The biggest culprit is high pH. When your pH is too high, the water can't keep the calcium in a dissolved state, so it starts to "fall out" of the water and stick to your tiles. Keeping your pH between 7.2 and 7.6 is the best way to prevent scale.

Another factor is calcium hardness. If your pool water is naturally high in calcium, it's only a matter of time before it starts depositing on the walls. You can use a "sequestering agent" or a "scale inhibitor" which is a liquid you pour into the pool once a week. It basically holds the calcium in suspension so it can't stick to the tile.

Checking your LSI

If you want to get really nerdy about it, look up the Langelier Saturation Index (LSI). It's a formula that pool pros use to determine if water is "scale-forming" or "corrosive." There are plenty of free apps where you just plug in your pH, alkalinity, and calcium levels, and it tells you if you're at risk for deposits. Keeping your LSI balanced is the ultimate way to keep your tiles looking shiny.

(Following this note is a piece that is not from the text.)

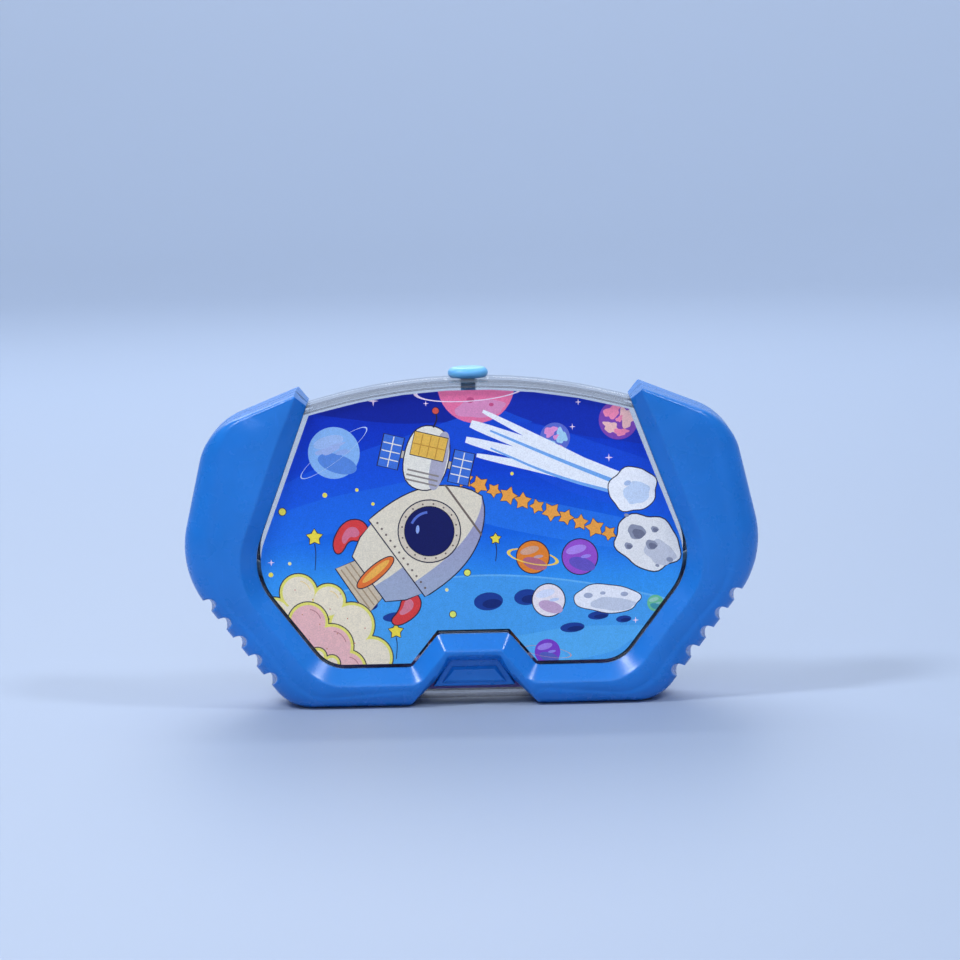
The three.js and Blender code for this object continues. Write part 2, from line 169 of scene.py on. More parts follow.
# Clear plastic: mostly lets light straight through, with gloss by angle and a trace of milkiness.
def clearPlastic(name, tint, haze=0.05, gloss=0.06, edgeShare=0.5):
    n = Nodes(name)
    through = n.add("ShaderNodeBsdfTransparent")
    slant = n.add("ShaderNodeLayerWeight")
    slant.inputs["Blend"].default_value = 0.35
    thickEdge = tuple(c * edgeShare for c in tint[:3]) + (1.0,)
    n.link(n.mix(slant.outputs["Facing"], tint, thickEdge), through.inputs["Color"])
    n.shader.inputs["Base Color"].default_value = (0.38, 0.38, 0.4, 1)
    n.shader.inputs["Roughness"].default_value = gloss
    n.shader.inputs["IOR"].default_value = 1.55
    sheen = n.add("ShaderNodeLayerWeight")
    sheen.inputs["Blend"].default_value = 0.09
    streaks = n.spread(n.noise(70, 3, 0.5, (1, 1, 0.4)), 0.35, 0.75, haze * 0.6, haze * 1.8)
    amount = n.add("ShaderNodeMath", operation="ADD", use_clamp=True)
    n.link(sheen.outputs["Facing"], amount.inputs[0])
    n.link(streaks, amount.inputs[1])
    n.bump(n.noise(90, 2), 0.0001, 0.15)
    blend = n.add("ShaderNodeMixShader")
    n.link(amount.outputs[0], blend.inputs[0])
    n.link(through.outputs[0], blend.inputs[1])
    n.link(n.shader.outputs[0], blend.inputs[2])
    n.link(blend.outputs[0], n.out.inputs["Surface"])
    return n.material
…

A quick note on glass tiles

As I mentioned earlier, glass tiles are a different beast. Because they are so easily scratched, you can't use pumice or harsh abrasives. For glass, you're better off using a specialty glass tile cleaner or a mixture of vinegar and a soft sponge. If the buildup is really bad on glass, you might actually need to call in a professional who uses bead blasting. They use specialized equipment to spray magnesium sulfate (essentially Epsom salts) at the tile. It's hard enough to knock the calcium off but soft enough that it doesn't scratch the glass.

Keeping up with maintenance

The best advice for cleaning calcium deposits on pool tile is to do it often. If you notice a tiny bit of white film starting to form, wipe it down with a sponge and some vinegar right then and there. It takes five minutes to fix a small spot, but it takes five hours to fix a whole pool's worth of hardened scale.

Owning a pool is a lot of work, but having that crystal-clear water against sparkling clean tiles makes it all worth it. Just keep your chemistry in check, have a pumice stone on standby, and don't let the scale get the upper hand!